A partir de là et pour le reste de l’heure trente que dure Free Fire, le film va être un défouraillage massif et ininterrompu qui ricoche dans tous les coins. Vernon prend une balle dans l’épaule et hurle… parce que son costume désormais troué sortait d’une boutique de Saville Row. Lorsque le téléphone sonne, Frank décroche pour entendre un message enregistré: « Félicitations! Vous venez de gagner à vie de la viande hachée Boardman! » Il n’aura pas le temps de s’en réjouir. La balle de Vern l’envoie au tapis pour le compte. Mais Vernon n’aura pas le temps de savourer non plus. Une malheureuse fuite d’essence lui vaudra de griller comme une saucisse sur un barbecue… Ajoutez à cela, deux snipers planqués dans les hauteurs du hangar (mais sortis de nulle part) qui participent joyeusement au stand de tir, des sprinklers qui se déclenchent tandis que la caméra de Wheatley filme ostensiblement une pub Watson’s umbrella sur un mur et que, dans la camionnette avec laquelle Harry tente de filer avec la mallette remplie de billets, John Denver susurre son Annie’s Song…
Les comédiens jouent le jeu de la caricature avec beaucoup d’entrain. Parmi eux, on reconnaît Cilian Murphy qui fut de l’aventure cannoise et palmée avec Le vent se lève (2006) de Ken Loach et aussi Brie Larson révélée en 2013 par States of Grace.
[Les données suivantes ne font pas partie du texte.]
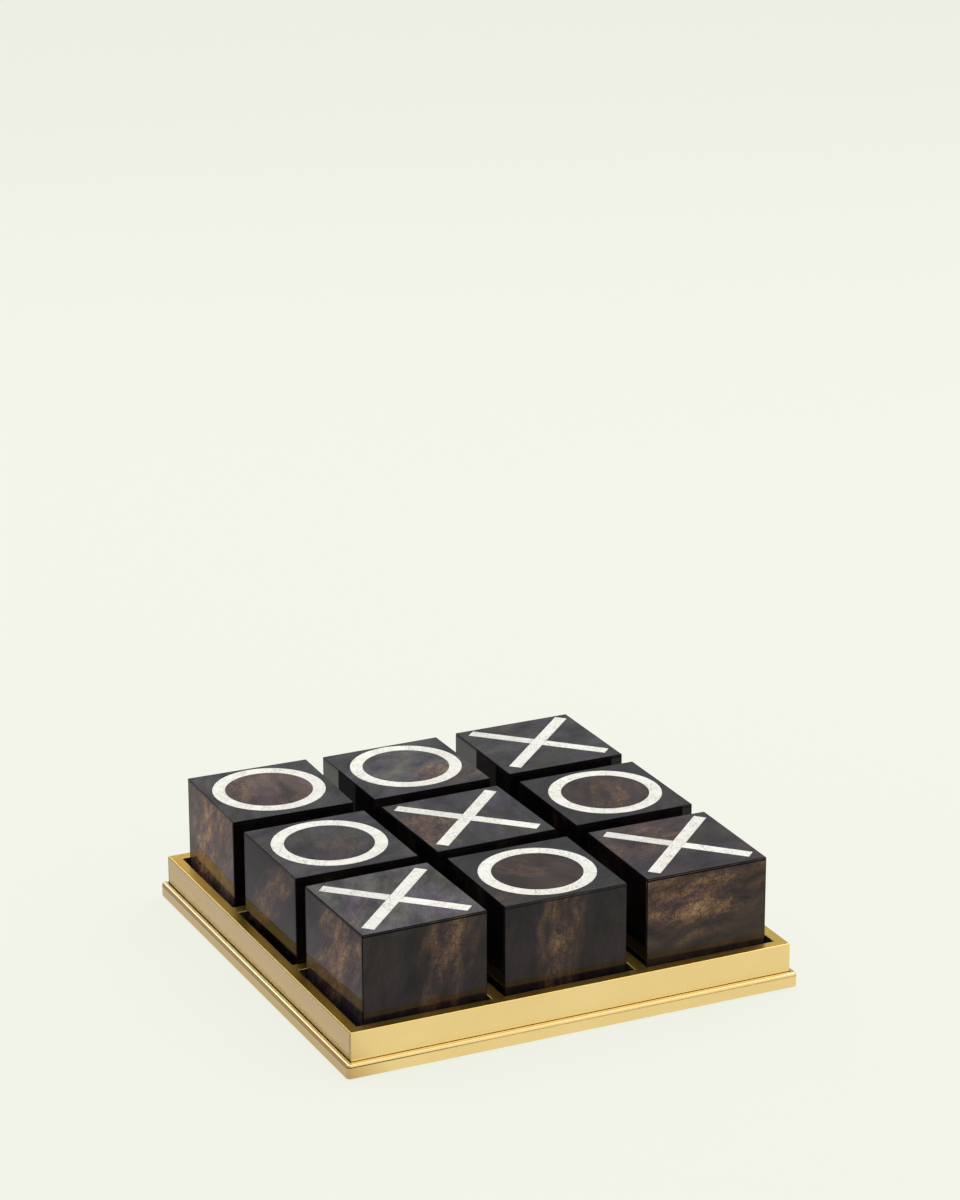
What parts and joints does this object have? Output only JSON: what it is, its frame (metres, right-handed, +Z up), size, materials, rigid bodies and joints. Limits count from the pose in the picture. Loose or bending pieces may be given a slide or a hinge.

Pour peu qu’on veuille bien jouer le jeu, Free Fire est une série B canardeuse, façon comédie de gangsters avec une belle brochette de solides losers. Les balles sifflent et on se marre doucement.
FREE FIRE Comédie dramatique (Grande-Bretagne – 1h30) de Ben Wheatley avec Sharlto Copley, Armie Hammer, Brie Larson, Clilian Murphy, Jack Reynor, Babou Ceesay, Enzo Cilienti, Sam Riley, Michael Smiley, Noah Taylor, Patrick Bergin. Interdit aux moins de 12 ans. Dans les salles le 14 juin.